Jetzt könnte sich ein großes Problem für Iannuccis Film auftun. Es ist nämlich so, dass „The Death Of Stalin“ im Gewand der Komödie daherkommt. Der Film basiert auf dem Comic von Fabien Nury und ist von Iannucci sowie den Drehbuchkollegen David Schneider, Ian Martin und Peter Fellows in eine vitale, raue, wahnwitzig intelligente Kinokomödie übersetzt worden. Man kann gar nicht anders, als über die satirisch überzeichneten Figuren und ihre Pirouetten auf eisglattem Parkett zu lachen. Selbst die vielen Flüche sind hinreißend.

Dem Regisseur, Kopf hinter der US-Fernsehserie „Veep“ mit Julia Louis-Dreyfus, gelingt das Kunststück, das Publikum nie vergessen zu lassen, dass hier Verbrecher am Werk sind, Agenten staatlich organisierter Auslöschung. Die Komik im Film, der spielerisch mit Fakten umgeht, transportiert immer eine zweite Dimension: den historisch belegten Horror. „The Death Of Stalin“ ist auch eine Studie der Tyrannei. Untertitel des Werkes: „A Comedy Of Terrors“.

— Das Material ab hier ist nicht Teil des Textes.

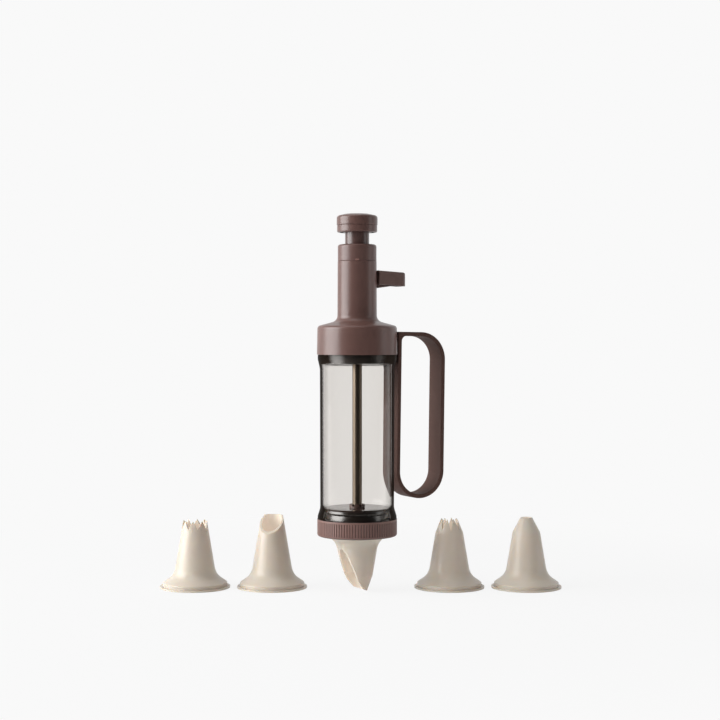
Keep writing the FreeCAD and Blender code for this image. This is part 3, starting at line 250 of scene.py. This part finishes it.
# Painted highlight: the raised alignment mark on the collar is painted paler
collarPlastic = {**brownPlastic, "colour": (0.115, 0.059, 0.050), "roughness": 0.36,
                 "paintedShadeRadii": (0.01500, 0.01512), "shades": (1.0, 2.2)}
dress(["collar"], mouldedPlastic("collarPlastic", collarPlastic))

hubPlastic = {**brownPlastic, "colour": (0.112, 0.066, 0.052), "roughness": 0.44}
dress(["piston_hub"], mouldedPlastic("hubPlastic", hubPlastic))

pistonPlastic = {**brownPlastic, "colour": (0.040, 0.024, 0.020), "roughness": 0.09, "patchDepth": 0.03,
                 "waveDepth": 0.00002, "grainDepth": 0.000002}
dress(["piston_disc"], mouldedPlastic("pistonPlastic", pistonPlastic))

cagePlastic = {**brownPlastic, "colour": (0.062, 0.050, 0.042), "roughness": 0.33, "ior": 1.80}
dress(["mechanism_cage"], mouldedPlastic("cagePlastic", cagePlastic))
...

Iannucci zeigt, wie totalitäre Verhältnisse auf Befehlsempfänger und Führungspersonal wirken. Die da oben werden wahlweise paranoid, kultivieren ihre Eitelkeit oder leben wie Beria ihre pathologischen Neigungen aus. Der Film steht auf einem einfachen Handlungsfundament: Stalin stirbt, und alle drehen durch. Das will man den Menschen in Russland 2018, wo Stalin in manchen Milieus immer noch verehrt wird, nicht zumuten. Der Film „The Death Of Stalin“ findet sich auf dem Index verbotener Werke.

Die Russen verpassen ein fabelhaftes Ensemblespiel, rasante Dialoge, die auch vor kruden Effekten nicht zurückschrecken. Jeffrey Tambor als Malenkow, von 1953 bis 1955 Vorsitzender des Ministerrats, will die Würde des Amtes auch optisch ausdrücken. Er trägt nun ein Korsett und färbt sich die Haare pechschwarz. „Hat dir Coco Chanel auf den Kopf geschissen?“, fragt ihn ein provokanter Kollege. Malenkow versteht die Anspielung nicht. Seine Antwort: „Nein, hat er nicht.“

Rupert Friend hat unvergessliche Auftritte als Stalins total verpeilter Sohn Wassily. Adrian McLoughlin als Stalin verkörpert ein Monster, das aussieht wie ein Biedermann. Paddy Considine vermittelt eine Ahnung von der Todesangst eines Moskauer Radiomannes, der dem Diktator den Mitschnitt eines Radiokonzerts schuldet. Ist leider vergessen worden.